What many here seem not to be able to admit or even grasp is that what came before the Revolution was horrible for most Russians, what came after was horrible in different ways. AND that the Soviet experience was a mix of good and bad, whereas the Imperial regime was good for only a precious few during its entire existence.

Why is it that this FACT is ignored?? We ALL know about the horrors of Imperialism and Bolshevism.

Who ultimately IMPROVED the lives of Russians?
It was NOT the tsars.
--- End quote ---


I don't see anything good in totalitarianism, with its use of censorship, secret police, concentration camps, etc. whether it's on the political Right (Hitler, Mussolini, Franco) or on the Left (Lenin, Stalin, Mao, Pol Pot).

Sure, life was terrible under the Tsars, but paled in comparison to what the Bolsheviks had in store for the Russian people: "The Cheka's most effective method of dealing with opposition was terror. Though its liking of quantification did not extend to calculating the number of victims, it is clear that the Cheka enormously outstripped the Okhrana (tsarist secret police) in both scale and ferocity of its onslaught on political opposition.
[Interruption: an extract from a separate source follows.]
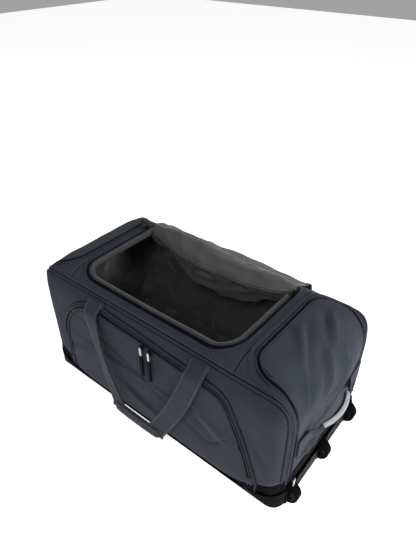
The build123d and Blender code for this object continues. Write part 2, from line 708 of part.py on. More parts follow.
PULL_LIFT = SLIDER_H + PULL_GAP + PULL_T / 2
TRACK_GAP = CLEARANCE + ZIP_H + CLEARANCE
for name, x in {"left": MOUTH_LEFT - 1 - SLIDER_W / 2, "right": MOUTH_RIGHT + 1 + SLIDER_W / 2}.items():
    seat = Plane(origin=(x, MAIN_SLIDER_Y, HEIGHT + TRACK_GAP), x_dir=(1, 0, 0), z_dir=(0, 0, 1))
    write(slider_block(seat, SLIDER_W, SLIDER_L), f"mouth_slider_{name}")
    plate = pull_plate(seat.offset(PULL_LIFT), 0, SMALL_PULL_L, PULL_W, PULL_T)
    write(plate, f"mouth_pull_{name}")
for name, way in {"left": -1, "right": 1}.items():
    seat = Plane(
        origin=(way * (HALF_L + TRACK_GAP), -END_ARCH_HALF_Y, END_SLIDER_ZS[name]),
        x_dir=(0, way, 0), z_dir=(way, 0, 0),
    )
    write(slider_block(seat, SLIDER_W, SLIDER_L), f"{name}_end_slider")
    plate = pull_plate(seat.offset(PULL_LIFT), 0, SMALL_PULL_L, PULL_W, PULL_T)
    write(plate, f"{name}_end_pull")


def pocket_zip_z(x):
    """Height of the middle of the pocket zip on its long upper run."""
    fall = (POCKET_LEFT_TOP_Z - POCKET_RIGHT_TOP[1]) / (POCKET_RIGHT_TOP[0] - POCKET_LEFT)
    return POCKET_LEFT_TOP_Z - fall * (x - POCKET_LEFT) - POCKET_ZIP_INSET - ZIP_W / 2


for name, x in POCKET_SLIDER_XS.items():
    z = pocket_zip_z(x)
    reach = SHOULDER_R + POCKET_T + TRACK_GAP
    rise = z - (HEIGHT - SHOULDER_R)
    run = sqrt(reach**2 - rise**2)
    out = Vector(0, -run / reach, rise / reach)
    seat = Plane(origin=(x, SHOULDER_R - HALF_W - run, z), x_dir=(1, 0, 0), z_dir=out)
    write(slider_block(seat, SLIDER_L, SLIDER_W), f"pocket_slider_{name}")
    pivot = seat.origin + out * (SLIDER_H + POCKET_PULL_GAP + PULL_T / 2)
    plumb = Plane(origin=pivot, x_dir=(1, 0, 0), z_dir=(0, -1, 0))
    write(pull_plate(plumb, 0, LINK_L, PULL_W, PULL_T), f"pocket_pull_link_{name}")
    write(pull_plate(plumb, LINK_L, RUBBER_L, RUBBER_W, RUBBER_T), f"pocket_pull_rubber_{name}")
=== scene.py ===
import json
from math import cos, pi, radians, sin, sqrt

import bmesh
import bpy
import numpy as np
from bpy.props import FloatProperty, FloatVectorProperty, PointerProperty
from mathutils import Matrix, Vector

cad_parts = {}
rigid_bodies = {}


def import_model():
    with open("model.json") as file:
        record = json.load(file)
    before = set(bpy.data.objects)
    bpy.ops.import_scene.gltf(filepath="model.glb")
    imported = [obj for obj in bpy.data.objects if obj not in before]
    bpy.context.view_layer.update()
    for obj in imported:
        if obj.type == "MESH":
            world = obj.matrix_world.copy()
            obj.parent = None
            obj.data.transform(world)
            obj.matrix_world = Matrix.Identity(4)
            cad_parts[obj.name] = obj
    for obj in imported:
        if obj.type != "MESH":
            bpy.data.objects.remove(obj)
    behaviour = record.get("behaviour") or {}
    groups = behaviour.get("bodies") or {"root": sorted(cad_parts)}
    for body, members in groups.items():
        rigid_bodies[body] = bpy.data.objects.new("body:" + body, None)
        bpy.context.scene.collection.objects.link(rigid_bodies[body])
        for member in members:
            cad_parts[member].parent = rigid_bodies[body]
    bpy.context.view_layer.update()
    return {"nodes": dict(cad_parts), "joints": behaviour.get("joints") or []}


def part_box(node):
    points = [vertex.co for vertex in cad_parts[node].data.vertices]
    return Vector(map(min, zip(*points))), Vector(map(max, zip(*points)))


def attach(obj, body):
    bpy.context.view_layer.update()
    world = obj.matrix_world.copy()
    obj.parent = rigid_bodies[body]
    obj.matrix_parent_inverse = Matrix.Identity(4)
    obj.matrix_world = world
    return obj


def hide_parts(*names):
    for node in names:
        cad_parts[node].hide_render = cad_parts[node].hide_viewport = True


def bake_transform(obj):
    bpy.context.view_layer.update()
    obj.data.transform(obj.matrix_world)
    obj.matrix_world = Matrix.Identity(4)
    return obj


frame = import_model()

bl_info = {
    "name": "Rolling duffel bag",
    "version": (1, 0, 0),
    "blender": (4, 5, 0),
    "location": "View3D > Sidebar > Duffel",
    "description": "Cloth, trim and materials of a wheeled duffel bag over its CAD frame",
    "category": "Object",
}

for part in bpy.context.scene.objects:
    part.select_set(False)

# ---- sizes taken from the frame, in metres
HALF_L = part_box("right_end_panel")[1][0]
HALF_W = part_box("back_panel")[1][1]
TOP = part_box("top_panel")[1][2]
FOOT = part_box("base_panel")[0][2]
MOUTH_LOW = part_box("mouth_binding")[0]
MOUTH_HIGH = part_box("mouth_binding")[1]
JOINTS = {joint["name"]: joint for joint in frame["joints"]}
LID_HINGE = JOINTS["lid_swing"]["pos_m"]
LID_FOLD = JOINTS["lid_unfold"]["pos_m"]
LID_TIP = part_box("lid_zip")
FRONT_FOLD = JOINTS["front_handle_swing"]["pos_m"]
BACK_FOLD = JOINTS["back_handle_swing"]["pos_m"]
GRAB_AXIS = JOINTS["right_grab_tilt"]["pos_m"]

# ---- form of the bag, the same as the frame's
SHOULDER_R = 0.090
PLAN_R = 0.050
RIGHT_TOP_R = 0.110
LEFT_TOP_R = 0.080
FOOT_R = 0.014
SIDE_SEAM_Y = 0.174
RIGHT_SEAM_X = 0.235
LEFT_SEAM_X = -0.278
ARCH_TOP = {1: 0.256, -1: 0.305}
ARCH_HALF_Y = 0.152
ARCH_R = 0.055
ARCH_FOOT_Z = 0.060
BASE_SIDE_Z = 0.016
BASE_END_Z = 0.114
TRAY_SIDE_Z = 0.013
TRAY_END_Z = 0.066
SWEEP_L = 0.175
SWEEP_PAST = 0.012
MOUTH_FRONT_R = 0.055
MOUTH_BACK_R = 0.008
POCKET_CORNERS = (
    (-0.304, 0.022), (-0.304, 0.322), (0.239, 0.289), (0.300, 0.142), (0.322, 0.062), (0.322, 0.022),
)
POCKET_RADII = (0.006, 0.150, 0.050, 0.120, 0.020, 0.006)
POCKET_T = 0.008
POCKET_ZIP_INSET = 0.009
POCKET_ZIP_FOOT_Z = 0.070
END_ZIP_FOOT_Z = 0.092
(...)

In 1901, 4,113 Russians were in internal exile for political crimes, of whom only 180 were on hard labor. Executions for political crimes were limited to those invoilved in actual or attempted assassinations. During the civil war, by contrast, Cheka executions probably numbered as many as 250,000, and may well have exceeded the number of deaths in battle." - The Sword and the Shield: The Mitrokhin Archive and the Secret History of the KGB by Christopher Andrew and Vasili Mitrokhin, pg 28

Things would have truly improved for the Russian people had the Bolsheviks had not overthrown Kerensky and destroyed the last vestige of democratic government by disbanding the Constituent Assembly at gunpoint. If the provisional government had stayed in place, Russia's transition to democracy might have happened much, much sooner and with less difficulty. 70 years of totalitarian self-destruction under Leninism-Stalinism has had a terrible impact on Russia and Eastern Europe's transition to democracy. It looks like, under Putin's leadership, Russia might slide back to some sort of authoritarianism.